You should have the two motors, two touch sensors, and three light sensors that you wired last week. In order to make the testing of your motors easier, I will provide you with Lego wheels that can be attached directly to the motors. You can use these to get a sense of the direction and speed of your motors.

Record the results of each of your tests. The product to be turned in for a grade will be a summary of your test results.


You should test a number of attributes of your motors: whether they turn on both forward and backward; whether they change speed; whether they turn off.

Connect one of your motors to motor port 0. Then turn it on in the forward direction by typing:


This should turn on the motor at full power.

Now try changing the power of the motor:

motor(0, 10);

Try a variety of power levels.

Now turn off the motor:


Does the motor work correctly? Record your results. What if you turn it on in the backward direction? Does it still work correctly?

Do the same for your second motor.

Now repeat this process for one of the motors and ports 1, 2, and 3. While the primary objective of this lab is to test the wiring you did for the motors and sensors, a second objective is to test the Handy Board you'll be using for the rest of the semester.

To summarize:

  1. Test motor 1 in port 0.
  2. Test motor 2 in port 0 (or any other port of your choice).
  3. Test motor 1 in ports 1, 2, and 3.
  4. Make any necessary repairs to your wiring.

Touch Sensors

Connect one of your digital (touch) sensors to port 7. (The digital ports are those numbered 7-15.) Now type the following in IC:


Record the result.

Now do the same, but with the sensor depressed, and record the result.

Now test your second digital sensor in the same way.

Next, move one of the touch sensors to port 8, and test it there. Does your sensor work correctly? Are both ports operating appropriately? Repeat this for each digital port, recording the results for each port.

To summarize:

  1. Test touch sensor 1 in port 7.
  2. Test touch sensor 2 in port 7 (or any other digital sensor port).
  3. Test touch sensor 1 in ports 8-15.
  4. Make any necessary repairs to your wiring.

Light Sensors

Testing light sensors will be a bit more complicated. You will begin by testing the Lego light sensor in a manner similar to that above for digital sensors. Test the sensor in each port. (The analog ports are those numbered 0-6.) In each instance, record the reading of the sensor when covered (by your hand, for example) and when fully illuminated (with a flashlight, for example).

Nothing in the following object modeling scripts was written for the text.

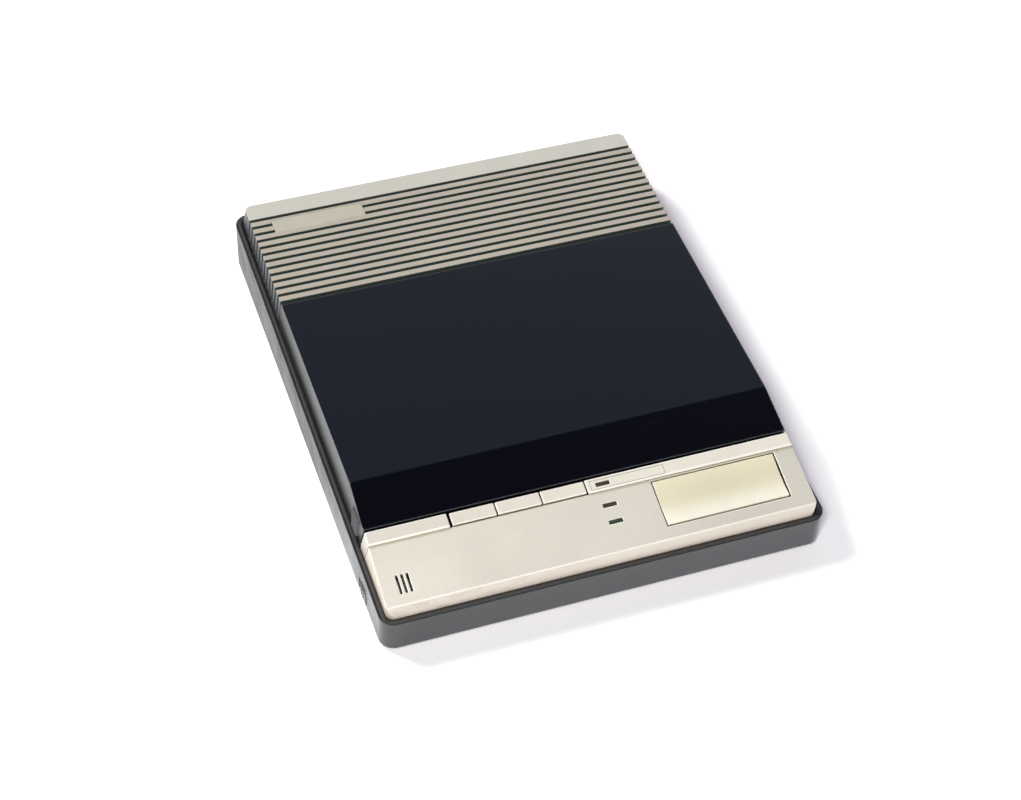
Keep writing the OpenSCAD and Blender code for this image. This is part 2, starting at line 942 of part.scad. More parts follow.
module tape_bay() {
    front = bend_y - 15;
    color([0.24, 0.24, 0.26])
    difference() {
        union() {
            box([-bay_half, front, bay_top - 1.6], [bay_half, louvre_face_y - 0.4, bay_top]);
            // wells of the cassettes
            for (side = [-1, 1])
                translate([side * cassette_x, deck_y, 0])
                    box([-cassette_w / 2 - 2, -cassette_d / 2 - 2, bay_low],
                        [cassette_w / 2 + 2, cassette_d / 2 + 2, bay_top - 1]);
            // posts that carry the chassis
            for (x = [-1, 1], y = [-32, 26])
                translate([x * 64, deck_y + y, chassis_top])
                    cylinder(r = 2.5, h = bay_top - 1 - chassis_top);
            hinge_ears();
        }
        for (side = [-1, 1])
            translate([side * cassette_x, deck_y, 0]) {
                box([-cassette_w / 2 - 0.4, -cassette_d / 2 - 0.4, well_floor],
                    [cassette_w / 2 + 0.4, cassette_d / 2 + 0.4, body_h]);
                // opening for the heads and the pinch roller
                box([-14, -cassette_d / 2 - 12.5, bay_low - 5], [10, -cassette_d / 2 + 6, body_h]);
                for (dx = [-1, 1])
                    translate([dx * hub_spacing / 2, hub_dy, 0])
                        disc(3.6, 0, body_h);
            }
    }
}

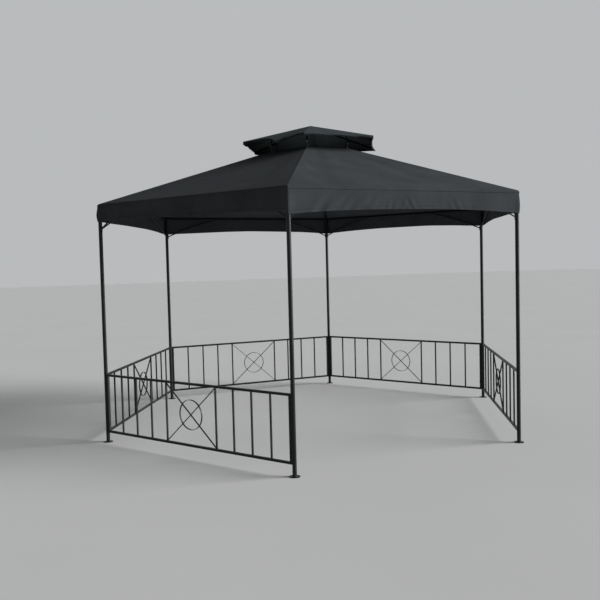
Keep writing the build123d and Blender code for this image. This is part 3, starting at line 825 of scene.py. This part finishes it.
# %% Floor
FLOOR_HALF = 60.0
TONES_PER_METRE = 0.6
made, tree, out = new_material("pale_floor")
place = add(tree, "TexCoord").outputs["Object"]
tone = add(tree, "TexNoise", [("Scale", TONES_PER_METRE), ("Detail", 3.0)], [("Vector", place)])
colour = blend(tree, linear("#d5d6d5"), linear("#dcdddc"), tone.outputs[0])
shader = add(tree, "BsdfPrincipled", [("Roughness", 0.9), ("Specular IOR Level", 0.1)],
             [("Base Color", colour)])
tree.links.new(shader.outputs[0], out.inputs[0])
floor_mesh = bpy.data.meshes.new("floor")
floor_mesh.from_pydata([(-FLOOR_HALF, -FLOOR_HALF, 0), (FLOOR_HALF, -FLOOR_HALF, 0),
                        (FLOOR_HALF, FLOOR_HALF, 0), (-FLOOR_HALF, FLOOR_HALF, 0)], [], [(0, 1, 2, 3)])
floor_mesh.materials.append(made)
floor = bpy.data.objects.new("floor", floor_mesh)
bpy.context.scene.collection.objects.link(floor)
print("floor:", 2 * FLOOR_HALF, "m wide")

# %% [markdown]
# The light is one large soft window, low on the right, and a weak even sky, with the pale floor as the
# third source. That leaves the left sides in shade, as in a hall with a window. Area lamps would do it
# too, but their light falls off from one side of so wide an object to the other, which a sun's doesn't.

# %% Light and backdrop
SUN_WAY = (0.85, -0.44, 0.28)
SUN_STRENGTH = 5.8
SUN_WIDTH = 34.0
SKY_STRENGTH = 0.12


def soft_light(name, direction, strength, spread):
    """Even light from one direction, soft because it comes from a disc that many degrees wide."""
    data = bpy.data.lights.new(name, "SUN")
    data.energy = strength
    data.angle = np.radians(spread)
    made = bpy.data.objects.new(name, data)
    bpy.context.scene.collection.objects.link(made)
    back = np.array(direction, float) / np.linalg.norm(direction)
    side = np.cross([0.0, 0.0, 1.0], back)
    side = side / np.linalg.norm(side)
    turn = np.column_stack([side, np.cross(back, side), back])
    made.matrix_world = Matrix(turn.tolist()).to_4x4()


soft_light("window", SUN_WAY, SUN_STRENGTH, SUN_WIDTH)
world = bpy.data.worlds.new("studio")
bpy.context.scene.world = world
world.use_nodes = True
tree = world.node_tree
tree.nodes.clear()
path = add(tree, "LightPath")
seen = add(tree, "Math", links=[(0, path.outputs["Is Camera Ray"]), (1, path.outputs["Is Glossy Ray"])],
           operation="MAXIMUM")
seen = add(tree, "Math", links=[(0, seen.outputs[0]), (1, path.outputs["Is Transmission Ray"])],
           operation="MAXIMUM")
sky = add(tree, "Background", [("Color", linear("#f2f4f6")), ("Strength", SKY_STRENGTH)])
backdrop = add(tree, "Background", [("Color", linear("#b9bbbc")), ("Strength", 1.0)])
both = add(tree, "MixShader", links=[(0, seen.outputs[0]), (1, sky.outputs[0]), (2, backdrop.outputs[0])])
add(tree, "OutputWorld", links=[(0, both.outputs[0])])
bpy.context.scene.view_settings.view_transform = "Standard"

Once you have completed this, select a single port for each of your remaining light sensors (i.e., the photocells), and explore the full range of readings for each one. Try a variety of different lighting conditions (overhead light on, overhead light off, flashlight pointed directly at the sensor, flashlight pointed directly but at increasing distances, sensor covered by hand, etc.) What do high values correspond to? Low values? What value do you get for the port when no sensor is connected?

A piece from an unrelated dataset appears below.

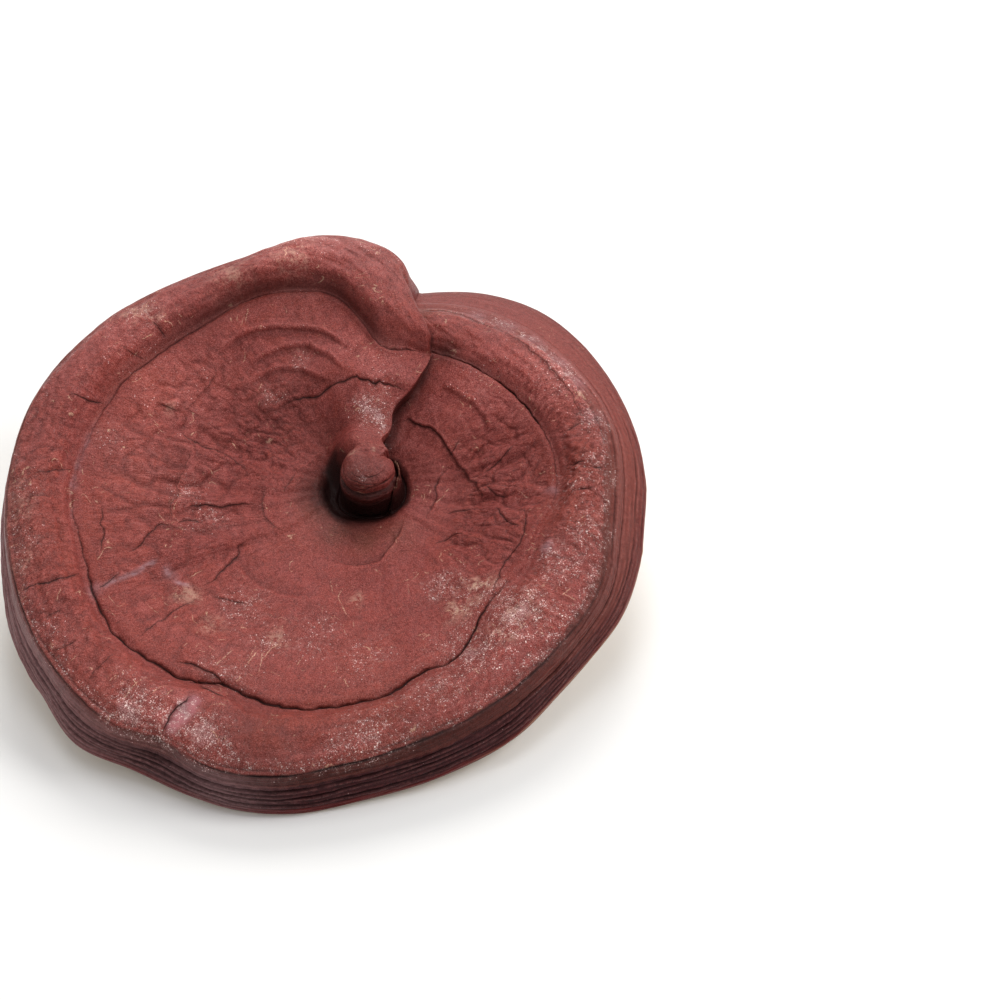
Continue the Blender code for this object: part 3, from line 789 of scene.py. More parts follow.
def cap_sheet():
    """The whole skin of the cap in one sheet, from the top of the knob to the stem's foot."""
    knob_labels = KNOB_LABEL + SHEATH_LABEL * np.arange(len(KNOB)) / len(KNOB)
    sheath_labels = SHEATH_LABEL + SHEATH_LABEL_STEP * np.arange(len(SHEATH))
    rings = [(knob_ring(*at), label, KNOB_STEP) for at, label in zip(KNOB, knob_labels)]
    rings += [(sheath_ring(*at), label, KNOB_STEP) for at, label in zip(SHEATH, sheath_labels)]
    rings += [(bowl_ring(*at), BOWL_LABEL + at[0], row_step(BOWL_STEPS, at[0])) for at in BOWL]
    rings += [(roll_ring(*at), ROLL_LABEL + at[0], row_step(ROLL_STEPS, at[0])) for at in ROLL]
    rings += [(rim_ring(*at), RIM_LABEL + at[1] / RIM[-1][1], RIM_STEP) for at in RIM]
    rings += [(underside_ring(*at), UNDER_LABEL + at[0], UNDERSIDE_STEP) for at in UNDERSIDE]
    points, labels, spacing = zip(*rings)
    return Sheet(points, labels, spacing[1:])


def relieve_groove(sheet, lines):
    """The crack in the groove wanders, and deepens and closes round the clock."""
    wander = 0.5 * noise(FLOW / 11, 0, 21) + 0.3 * rough(FLOW / 3.1, 0, 3, 22)
    depth = np.maximum(curve(GROOVE_CRACK, ANGLES) * (0.9 + 0.4 * noise(FLOW / 4, 0, 23)), 0)
    width = curve(GROOVE_CRACK, ANGLES, 2) * (1 + 0.35 * noise(FLOW / 3, 0, 24))
    away = sheet.across - sheet.across[sheet.row(ROLL_LABEL)] - wander
    cut = bump(away / (0.7 * width)) * GROOVE_CUT * depth * seam_fade()
    steep = around(STEEP_MIDDLE, STEEP_HALF)
    soft = curve(GROOVE_SHADE, ANGLES) * bump((away - 0.7 - 0.9 * steep) / (1.9 + 1.3 * steep))
    sheet.mark("shade", (0.5 * bump(away / CRACK_SHADE) * np.clip(depth, 0, 1) + soft) * seam_fade())
    furrow = around(FURROW_MIDDLE, FURROW_HALF)
    furrow_width = 0.7 + 0.5 * np.abs(noise(FLOW / 4, 0, 25))
    broken = np.clip(0.5 + 1.0 * noise(FLOW / 5, 0, 26) + 0.6 * noise(FLOW / 1.6, away, 28), 0, 1)
    sheet.mark("lilac", furrow * bump((away - 0.3) / furrow_width) * broken)
    wide = 0.36 * width * np.clip(1.3 * depth, 0, 1.3) - 0.06
    lines.draw(slice(None), away, np.broadcast_to(wide, sheet.shape))
    return -cut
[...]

Now shield your photocell light sensor. (See page 83 of Martin or my sample light sensors for examples.) What sort of readings do you get now? Try a number of different lighting conditions.

Finally, get a piece of white reflective paper and some black electrical tape. Record the reading you get with each sensor when it is positioned over the white paper and then over the black tape.

To summarize:

  1. Test the Lego light sensor in each port.
  2. Plug photocell 1 into the port of your choice.
  3. Plug photocell 2 into the port of your choice.
  4. Shield the photocells.
  5. Test photocells over white reflective paper and black electrical tape.
  6. Test Lego sensor over white reflective paper and black electrical tape.
  7. Make any necessary repairs to your wiring.


Each group must turn in a summary of all of their test results. Keep individual copies as well. You will find these results, especially the light sensor results, useful in future labs.

This lab must be completed by Monday, September 22 at 10:00 PM.